Qui peut imaginer que, à cause du cumul des mandats, la responsabilité d’un parlementaire d'adopter des lois et de contrôler l’exécutif puisse être assumée à mi-temps, voire à tiers-temps pour certains grand élus de province ?
Par Alexandre Dakos.
Article publié en collaboration avec le Cri du Sorbonnard.
Les cumulards dans la précédente législature
Fort d’une importante prééminence socialiste au sein du Parlement et des collectivités locales François Hollande possède désormais toute latitude pour mettre en œuvre ses engagements de campagne. Le 48ème engageait le candidat socialiste à voter une loi contre le non-cumul des mandats.
Le chef de l’État n’a pas dévié de son cap, soucieux de se porter garant d’une République exemplaire et l’ensemble de son gouvernement a démissionné de tout mandat local, dans la lignée de l’ère jospiniste.
Mais force est de constater que plusieurs élus socialistes s’élèvent contre cette promesse de campagne. Dérogations sénatoriales, engagement valable seulement pour les nouveaux élus, absurdité de l’interdiction, mille et un motifs sont invoqués pour échapper à cette astreinte.

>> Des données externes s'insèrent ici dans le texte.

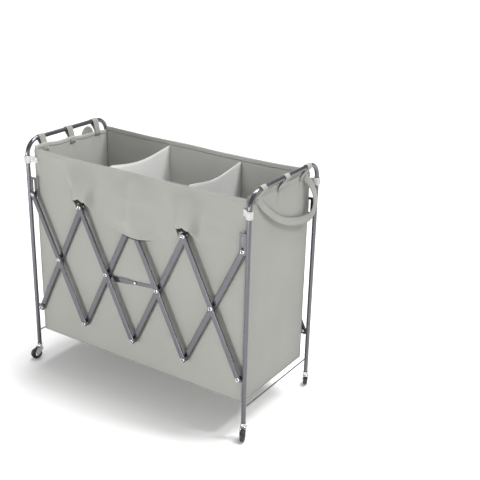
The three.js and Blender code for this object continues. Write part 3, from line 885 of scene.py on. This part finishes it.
for side_name, side in SIDES.items():
    build_flap(side_name, side)
    for label, tip in (("left", -CELL), ("right", CELL)):
        build_hood(side_name, side, tip, label)


# ---- end panels, loops and handles
LOOP_Y = (-0.127, 0.0, 0.127)


def end_top(y):
    """Top edge of an end panel: held up at the three loops and slack between them."""
    return BAG_TOP - 0.004 * math.sin(math.pi * y / LOOP_Y[-1]) ** 2 - 0.010 * (y / BAG_Y)


def end_relief(end, y, z):
    """Outward relief of an end panel, with small pleats under each loop."""
    seed = 21.0 if end > 0 else 33.0
    relief = noise.noise(Vector((seed, y * 6.0, z * 3.0))) * 0.0035
    relief += noise.noise(Vector((seed + 4, y * 14.0, z * 5.0))) * 0.0012
    for loop in LOOP_Y:
        pull = math.exp(-((y - loop) / 0.03) ** 2) * smoothstep(0.68, 0.765, z)
        relief += 0.0012 * pull * math.cos((y - loop) * 160)
    edge = smoothstep(0.0, 0.02, BAG_Y - abs(y)) * smoothstep(0.0, 0.03, z - BAG_FLOOR)
    return relief * edge * (1 - 0.7 * smoothstep(0.73, 0.765, z))


def end_x(end, y, z):
    return end * (PANEL_X + end_relief(end, y, z))


def loop_path(end):
    """Round the top bar and back to the end panel, in the XZ plane."""
    centre = Vector((LEG_X, 0, TOP_BAR_Z))
    radius = TUBE_R + LOOP_T
    inside = Vector((PANEL_X - 0.0018, 0, 0.742))
    outside = Vector((PANEL_X + 0.0022, 0, 0.742))
    arc = [centre + radius * Vector((math.cos(a), 0, math.sin(a)))
           for a in np.radians(np.linspace(165, -48, 26))]
    path = [inside, inside + Vector((0, 0, 0.012))]
    path += [inside.lerp(arc[0], s) + Vector((0, 0, 0.004 * math.sin(math.pi * s)))
             for s in (0.4, 0.6, 0.8)]
    path += arc
    path += [arc[-1].lerp(outside + Vector((0, 0, 0.015)), s) for s in (0.25, 0.5, 0.75)]
    path += [outside + Vector((0, 0, 0.013)), outside]
    return [Vector((end * p.x, 0, p.z)) for p in path]


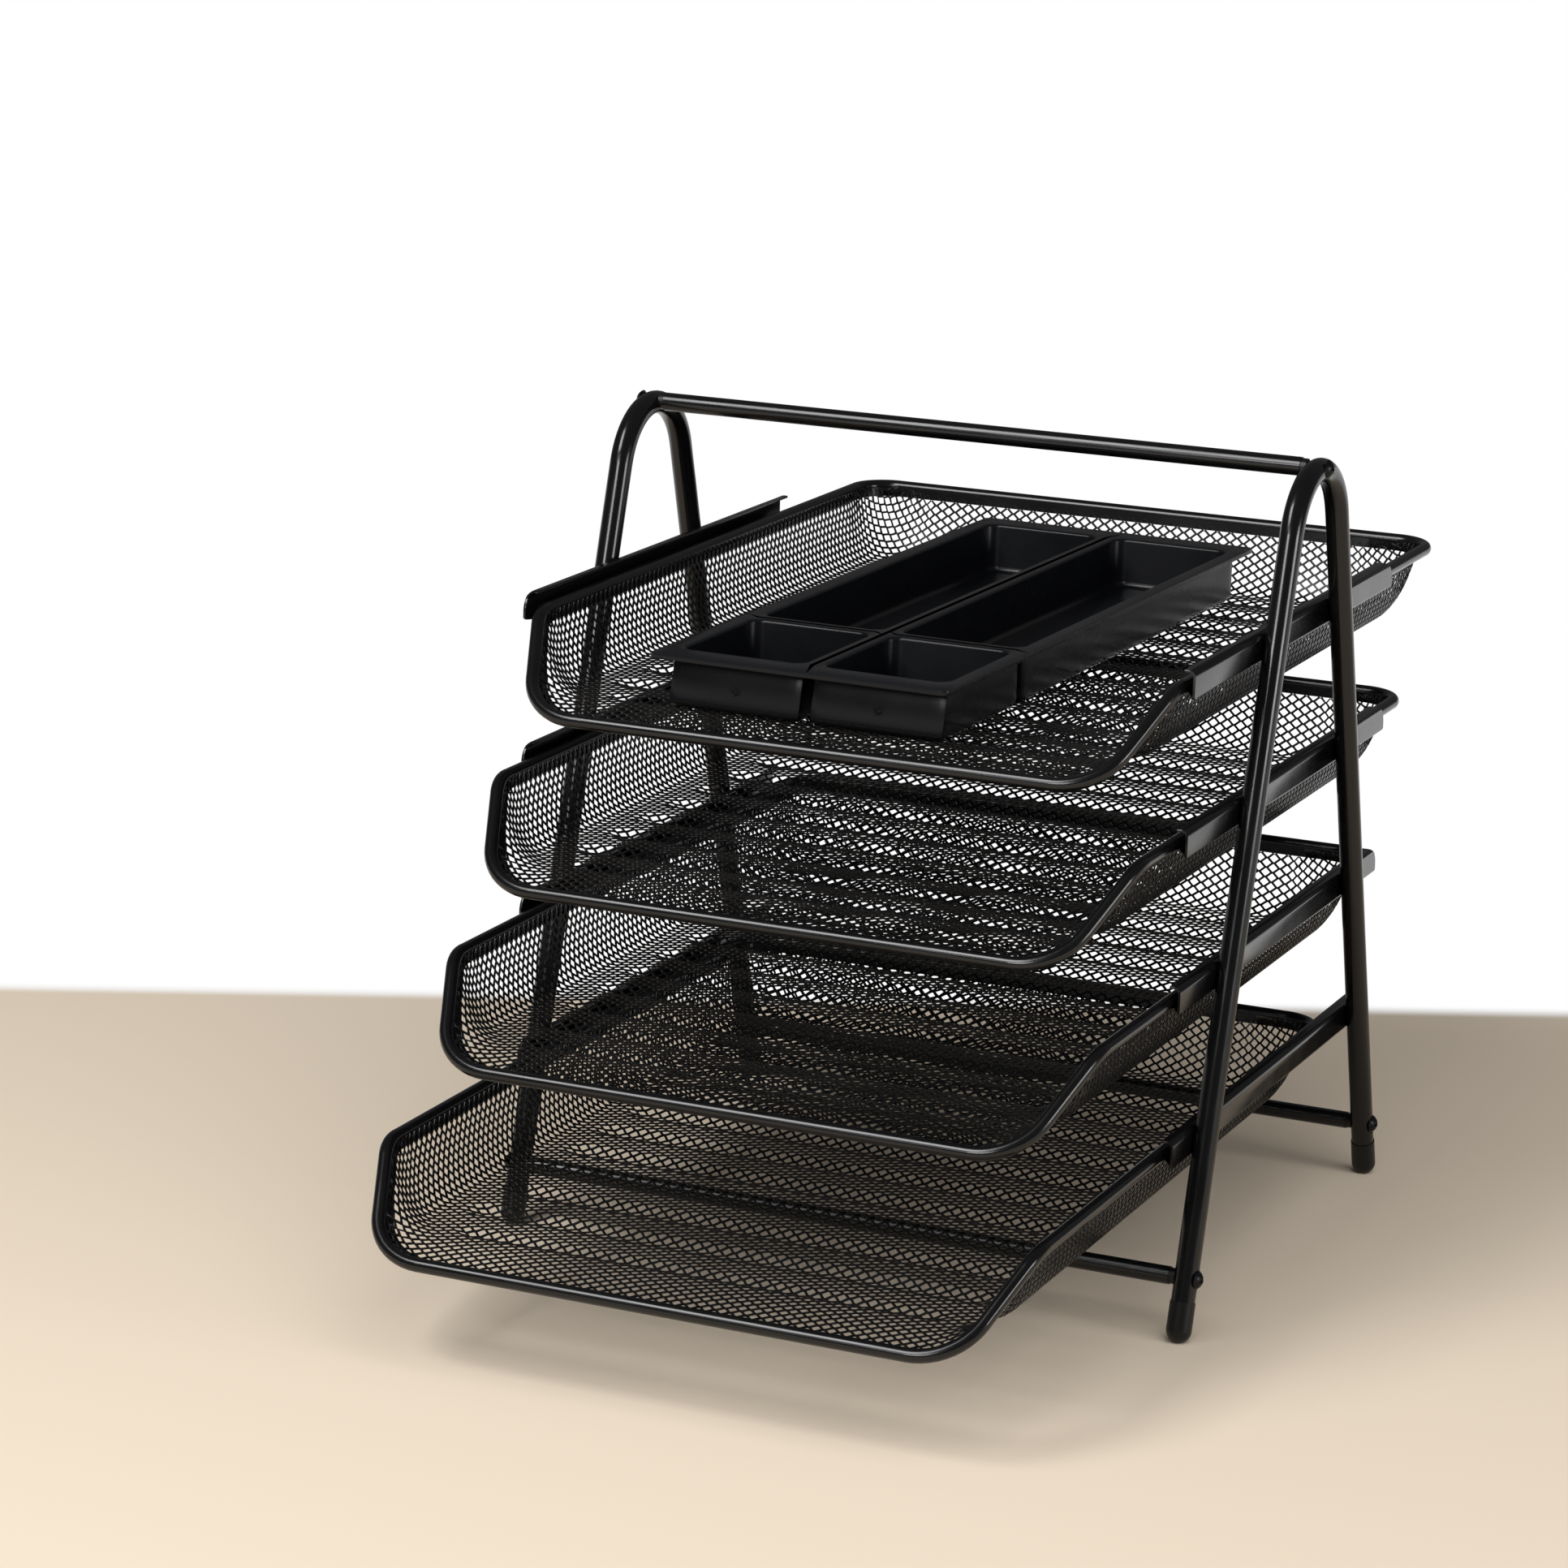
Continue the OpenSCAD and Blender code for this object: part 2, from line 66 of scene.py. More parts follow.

L’exigence démocratique imposerait pourtant d’en finir avec la pratique cumularde française, exception hexagonale dont nous nous serions bien passés tant elle empoisonne les mécanismes institutionnels du pays.
La France est la championne d’Europe en la matière puisque 75% des députés exercent un, deux, voire trois (!) mandats locaux en plus de leur mandat de parlementaire : maire, conseiller général, présidence d’intercommunalité…
Les autres parlementaires européens sont peu voire très peu concernés par le cumul des mandats : moins d’un quart cumulent un mandat national et local en Espagne et en Allemagne quand à peine 5% des élus de la Chambre des communes et du Parlement italien détiennent un mandat local.
Cette anomalie démocratique qui semble la règle en France ne reçoit que peu d‘échos favorables ailleurs. Comment admettre effectivement qu’un homme ou une femme politique chargé par ses électeurs d’assumer un mandat national , de représenter la nation toute entière au cœur du pouvoir législatif, puisse occuper dans le même temps d‘importantes fonctions locales ? Qui peut imaginer que la responsabilité d’un parlementaire – adopter des lois et contrôler l’exécutif – puisse être assumée à mi-temps, voire à tiers-temps pour certains grands élus de province ?
Le cumul des mandats est en effet un puissant motif d’absentéisme parlementaire, les députés et sénateurs étant plus enclins à privilégier leurs fonctions locales dans un souci de proximité avec la population plutôt que les fonctions parlementaires où « il y a moins de contact direct avec la population » mais davantage avec les acteurs économiques et les élus locaux, comme le souligne Jean-Louis Bricout, député de l’Aisne. En ce sens la pratique cumularde est un puissant facteur d’immobilisme du corps législatif français, puisque le mandat parlementaire prend une tournure honorifique, réduit à une simple légitimation électorale, une confortation nationale au service d’actions locales.
Se rendre à Paris le mardi et mercredi après-midi pour la visibilité médiatique qu’offrent les séances de questions au gouvernement et repartir aussitôt après dans sa mairie ou son conseil général de province ne peut décemment assurer ni un travail législatif efficace ni un renouvellement régulier des pratiques politiques.
Le cumul des mandats est un symptôme de l’affaiblissement du rôle du Parlement, et par là même un facteur de son effritement, au bénéfice d’un pouvoir exécutif toujours plus soucieux de réduire ce contre-pouvoir à une simple chambre d’enregistrement.
Ainsi la réforme du cumul des mandats loin d’être un engagement de campagne superfétatoire serait une avancée démocratique majeure. Loin de restreindre la démocratie elle la vivifiera en entrainant un renouvellement du personnel politique dans le paysage politique local et en redonnant à la fonction parlementaire toute la valeur qu'elle mérite. .
Édouard Balladur disait que le mandat unique est la seule mesure qui corresponde vraiment aux exigences d’une démocratie parlementaire moderne. Il est fort à parier que l’exécutif déposera un projet de loi en ce sens début 2013 ainsi que l’a rappelé la porte-parole du gouvernement Najat Vallaud-Belkacem. Mais il incombe aux parlementaires de tous horizons de dépasser leurs intérêts personnels et d’accepter cette indispensable modernisation de la vie politique française.